▸ **Aim**
Every record below should be printed exactly as it appears.

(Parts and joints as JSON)
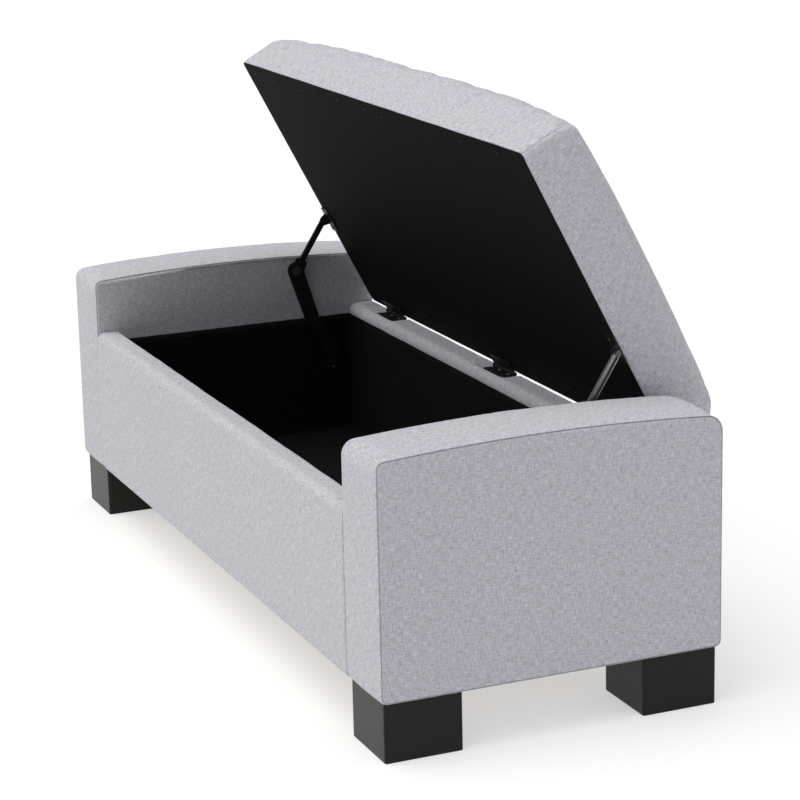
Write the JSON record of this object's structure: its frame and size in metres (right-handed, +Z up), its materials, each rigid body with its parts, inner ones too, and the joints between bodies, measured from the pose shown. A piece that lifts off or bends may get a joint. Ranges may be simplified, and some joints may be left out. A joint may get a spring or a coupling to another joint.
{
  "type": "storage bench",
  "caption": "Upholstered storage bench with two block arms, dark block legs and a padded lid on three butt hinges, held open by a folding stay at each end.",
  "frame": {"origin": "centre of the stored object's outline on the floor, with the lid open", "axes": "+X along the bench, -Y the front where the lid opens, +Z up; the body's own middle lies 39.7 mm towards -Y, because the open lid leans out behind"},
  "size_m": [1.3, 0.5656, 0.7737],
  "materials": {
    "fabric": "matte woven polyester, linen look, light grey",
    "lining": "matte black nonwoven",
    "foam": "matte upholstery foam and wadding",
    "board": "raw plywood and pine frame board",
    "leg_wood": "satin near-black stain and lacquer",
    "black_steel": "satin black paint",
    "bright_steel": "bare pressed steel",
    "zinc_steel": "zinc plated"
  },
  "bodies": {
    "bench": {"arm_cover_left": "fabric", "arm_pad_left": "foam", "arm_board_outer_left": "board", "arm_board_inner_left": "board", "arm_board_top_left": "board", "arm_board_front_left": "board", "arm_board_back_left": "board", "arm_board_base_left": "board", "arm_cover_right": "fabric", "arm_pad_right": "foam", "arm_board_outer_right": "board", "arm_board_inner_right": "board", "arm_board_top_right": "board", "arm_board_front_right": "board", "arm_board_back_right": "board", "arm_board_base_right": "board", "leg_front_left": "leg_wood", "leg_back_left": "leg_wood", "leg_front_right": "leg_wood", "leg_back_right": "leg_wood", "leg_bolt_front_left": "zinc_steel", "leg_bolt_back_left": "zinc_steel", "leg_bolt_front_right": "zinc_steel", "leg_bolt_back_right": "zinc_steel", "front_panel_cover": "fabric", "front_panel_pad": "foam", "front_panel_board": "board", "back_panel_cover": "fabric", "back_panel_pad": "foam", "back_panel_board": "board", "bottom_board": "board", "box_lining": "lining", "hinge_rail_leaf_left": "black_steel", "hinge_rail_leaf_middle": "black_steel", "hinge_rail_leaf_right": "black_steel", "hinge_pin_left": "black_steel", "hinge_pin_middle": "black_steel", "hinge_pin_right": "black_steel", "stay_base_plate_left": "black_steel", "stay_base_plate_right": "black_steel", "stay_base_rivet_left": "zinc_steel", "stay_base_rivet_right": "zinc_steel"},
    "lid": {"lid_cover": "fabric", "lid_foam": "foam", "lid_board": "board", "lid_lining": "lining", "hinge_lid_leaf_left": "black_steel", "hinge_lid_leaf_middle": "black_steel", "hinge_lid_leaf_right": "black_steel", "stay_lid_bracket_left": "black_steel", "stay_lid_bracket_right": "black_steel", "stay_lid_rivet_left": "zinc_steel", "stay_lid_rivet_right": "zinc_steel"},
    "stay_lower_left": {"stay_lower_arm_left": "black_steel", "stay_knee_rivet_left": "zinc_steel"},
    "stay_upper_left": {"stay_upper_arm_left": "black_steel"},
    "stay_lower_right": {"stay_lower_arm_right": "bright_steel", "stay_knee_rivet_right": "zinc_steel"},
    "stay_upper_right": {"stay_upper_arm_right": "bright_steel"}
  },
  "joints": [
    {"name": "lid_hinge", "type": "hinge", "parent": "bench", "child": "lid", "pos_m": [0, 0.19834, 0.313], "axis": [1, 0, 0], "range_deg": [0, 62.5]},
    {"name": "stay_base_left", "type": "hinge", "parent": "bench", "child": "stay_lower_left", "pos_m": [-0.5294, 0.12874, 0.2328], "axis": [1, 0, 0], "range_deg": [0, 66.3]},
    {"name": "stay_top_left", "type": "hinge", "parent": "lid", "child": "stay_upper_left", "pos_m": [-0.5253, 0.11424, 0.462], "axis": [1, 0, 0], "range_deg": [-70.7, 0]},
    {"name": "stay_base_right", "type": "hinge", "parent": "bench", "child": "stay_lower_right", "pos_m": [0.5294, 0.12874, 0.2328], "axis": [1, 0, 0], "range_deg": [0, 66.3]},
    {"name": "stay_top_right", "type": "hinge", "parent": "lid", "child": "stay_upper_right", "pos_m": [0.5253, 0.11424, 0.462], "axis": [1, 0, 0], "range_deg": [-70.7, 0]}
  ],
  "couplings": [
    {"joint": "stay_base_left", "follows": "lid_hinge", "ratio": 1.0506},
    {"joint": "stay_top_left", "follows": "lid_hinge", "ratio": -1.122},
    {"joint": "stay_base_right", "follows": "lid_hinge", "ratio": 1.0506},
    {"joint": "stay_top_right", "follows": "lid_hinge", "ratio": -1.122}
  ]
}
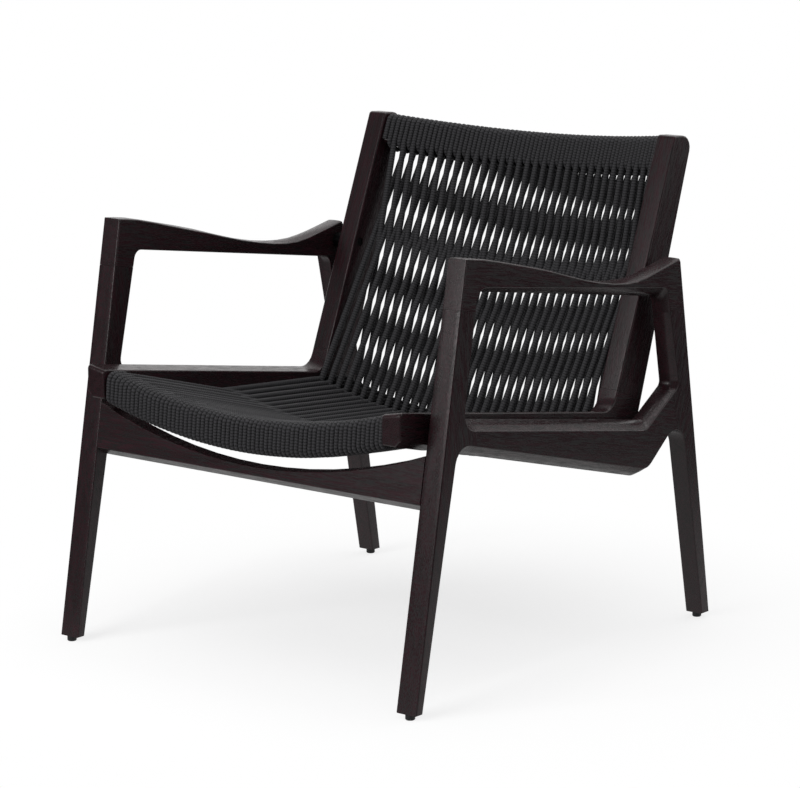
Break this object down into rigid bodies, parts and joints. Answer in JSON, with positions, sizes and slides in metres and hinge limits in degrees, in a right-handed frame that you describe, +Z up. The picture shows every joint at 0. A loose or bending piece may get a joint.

▸ **Exercise result**
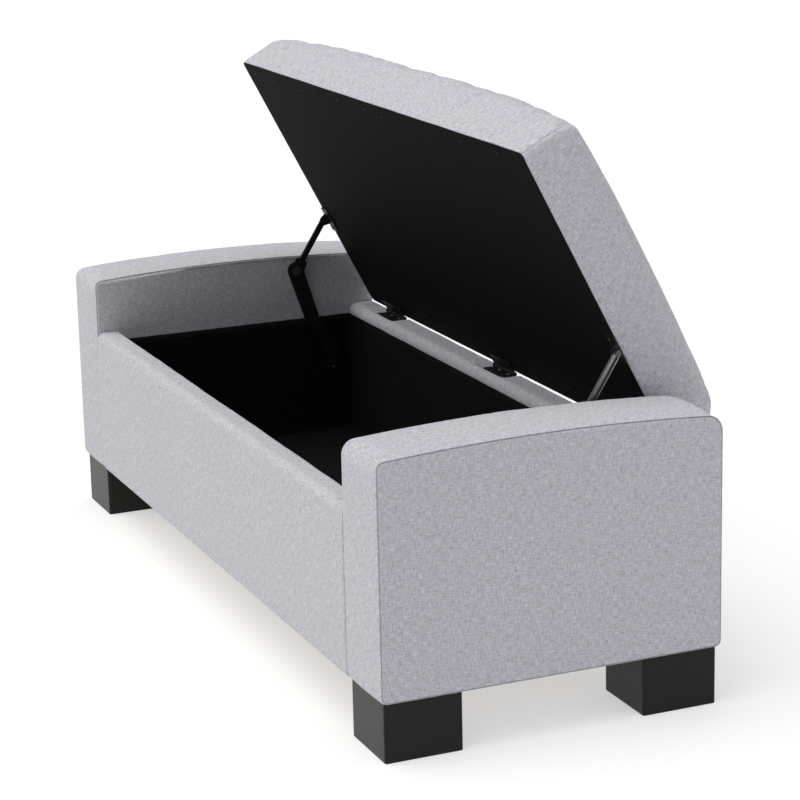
Write the JSON record of this object's structure: its frame and size in metres (right-handed, +Z up), its materials, each rigid body with its parts, inner ones too, and the joints between bodies, measured from the pose shown. A piece that lifts off or bends may get a joint. Ranges may be simplified, and some joints may be left out. A joint may get a spring or a coupling to another joint.
{
  "type": "storage bench",
  "caption": "Upholstered storage bench with two block arms, dark block legs and a padded lid on three butt hinges, held open by a folding stay at each end.",
  "frame": {"origin": "centre of the stored object's outline on the floor, with the lid open", "axes": "+X along the bench, -Y the front where the lid opens, +Z up; the body's own middle lies 39.7 mm towards -Y, because the open lid leans out behind"},
  "size_m": [1.3, 0.5656, 0.7737],
  "materials": {
    "fabric": "matte woven polyester, linen look, light grey",
    "lining": "matte black nonwoven",
    "foam": "matte upholstery foam and wadding",
    "board": "raw plywood and pine frame board",
    "leg_wood": "satin near-black stain and lacquer",
    "black_steel": "satin black paint",
    "bright_steel": "bare pressed steel",
    "zinc_steel": "zinc plated"
  },
  "bodies": {
    "bench": {"arm_cover_left": "fabric", "arm_pad_left": "foam", "arm_board_outer_left": "board", "arm_board_inner_left": "board", "arm_board_top_left": "board", "arm_board_front_left": "board", "arm_board_back_left": "board", "arm_board_base_left": "board", "arm_cover_right": "fabric", "arm_pad_right": "foam", "arm_board_outer_right": "board", "arm_board_inner_right": "board", "arm_board_top_right": "board", "arm_board_front_right": "board", "arm_board_back_right": "board", "arm_board_base_right": "board", "leg_front_left": "leg_wood", "leg_back_left": "leg_wood", "leg_front_right": "leg_wood", "leg_back_right": "leg_wood", "leg_bolt_front_left": "zinc_steel", "leg_bolt_back_left": "zinc_steel", "leg_bolt_front_right": "zinc_steel", "leg_bolt_back_right": "zinc_steel", "front_panel_cover": "fabric", "front_panel_pad": "foam", "front_panel_board": "board", "back_panel_cover": "fabric", "back_panel_pad": "foam", "back_panel_board": "board", "bottom_board": "board", "box_lining": "lining", "hinge_rail_leaf_left": "black_steel", "hinge_rail_leaf_middle": "black_steel", "hinge_rail_leaf_right": "black_steel", "hinge_pin_left": "black_steel", "hinge_pin_middle": "black_steel", "hinge_pin_right": "black_steel", "stay_base_plate_left": "black_steel", "stay_base_plate_right": "black_steel", "stay_base_rivet_left": "zinc_steel", "stay_base_rivet_right": "zinc_steel"},
    "lid": {"lid_cover": "fabric", "lid_foam": "foam", "lid_board": "board", "lid_lining": "lining", "hinge_lid_leaf_left": "black_steel", "hinge_lid_leaf_middle": "black_steel", "hinge_lid_leaf_right": "black_steel", "stay_lid_bracket_left": "black_steel", "stay_lid_bracket_right": "black_steel", "stay_lid_rivet_left": "zinc_steel", "stay_lid_rivet_right": "zinc_steel"},
    "stay_lower_left": {"stay_lower_arm_left": "black_steel", "stay_knee_rivet_left": "zinc_steel"},
    "stay_upper_left": {"stay_upper_arm_left": "black_steel"},
    "stay_lower_right": {"stay_lower_arm_right": "bright_steel", "stay_knee_rivet_right": "zinc_steel"},
    "stay_upper_right": {"stay_upper_arm_right": "bright_steel"}
  },
  "joints": [
    {"name": "lid_hinge", "type": "hinge", "parent": "bench", "child": "lid", "pos_m": [0, 0.19834, 0.313], "axis": [1, 0, 0], "range_deg": [0, 62.5]},
    {"name": "stay_base_left", "type": "hinge", "parent": "bench", "child": "stay_lower_left", "pos_m": [-0.5294, 0.12874, 0.2328], "axis": [1, 0, 0], "range_deg": [0, 66.3]},
    {"name": "stay_top_left", "type": "hinge", "parent": "lid", "child": "stay_upper_left", "pos_m": [-0.5253, 0.11424, 0.462], "axis": [1, 0, 0], "range_deg": [-70.7, 0]},
    {"name": "stay_base_right", "type": "hinge", "parent": "bench", "child": "stay_lower_right", "pos_m": [0.5294, 0.12874, 0.2328], "axis": [1, 0, 0], "range_deg": [0, 66.3]},
    {"name": "stay_top_right", "type": "hinge", "parent": "lid", "child": "stay_upper_right", "pos_m": [0.5253, 0.11424, 0.462], "axis": [1, 0, 0], "range_deg": [-70.7, 0]}
  ],
  "couplings": [
    {"joint": "stay_base_left", "follows": "lid_hinge", "ratio": 1.0506},
    {"joint": "stay_top_left", "follows": "lid_hinge", "ratio": -1.122},
    {"joint": "stay_base_right", "follows": "lid_hinge", "ratio": 1.0506},
    {"joint": "stay_top_right", "follows": "lid_hinge", "ratio": -1.122}
  ]
}
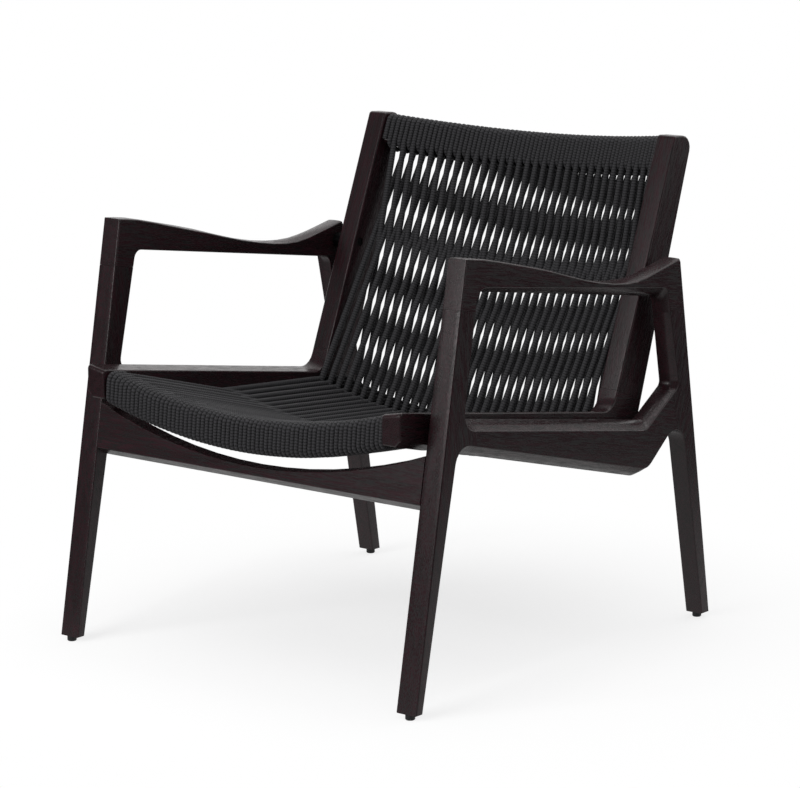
Break this object down into rigid bodies, parts and joints. Answer in JSON, with positions, sizes and slides in metres and hinge limits in degrees, in a right-handed frame that you describe, +Z up. The picture shows every joint at 0. A loose or bending piece may get a joint.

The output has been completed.